What you see from here is that there are two types of Shabbos.  There is Shabbos Breishis which is b’etzem the day of Shabbos, but then there is also a new inyan – for someone who nebach doesn’t have Shabbos Breishis – of an individual Shabbos; a personal and personalized Shabbos.  Like the Rambam says, he is mekadeish the shvii – when he gets to that day it is just the seventh of his count – but by the time the day is over, he is making Havdalah on motzaei Shabbos.  In other words, by dint of the fact that he observed that seventh day as Shabbos, it becomes endowed with the kedusha of Shabbos.  He makes it into Shabbos!
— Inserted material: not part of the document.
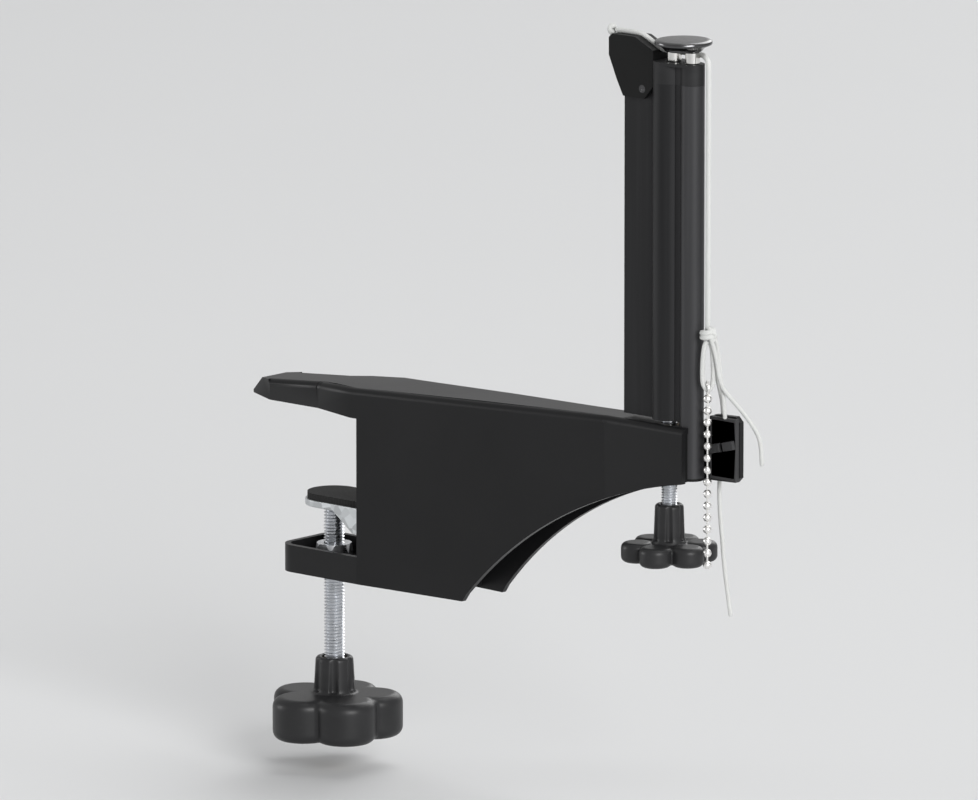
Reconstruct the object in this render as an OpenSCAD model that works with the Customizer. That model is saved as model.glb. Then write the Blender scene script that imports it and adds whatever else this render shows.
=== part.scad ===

The possibility for this second, chiddush din of an individual Shabbos is meduyak in the nusach ha’Kiddush.  By all the Yamim Tovim, the nusach is always ha’yom, this day.  But in Kiddush of Shabbos, we don’t say “today is Shabbos”, we just talk about the shevach and kedusha of Shabbos.  Similarly, we don’t find anywhere that the din of mehalech ba’midbar applies to Yomtov.  Nowhere do we find that if he is lost there the whole year that he should make some type of personal cheshbon when to eat matza and say sipur Yetzias Mitzrayim.  Because you can’t make such a day.  It’s only that day and that’s it.  But by Shabbos, it’s nischadesh here a din of an individual Shabbos – that if he nebach doesn’t have Shabbos Breishis, he can make his own Shabbos, the one out of the seven.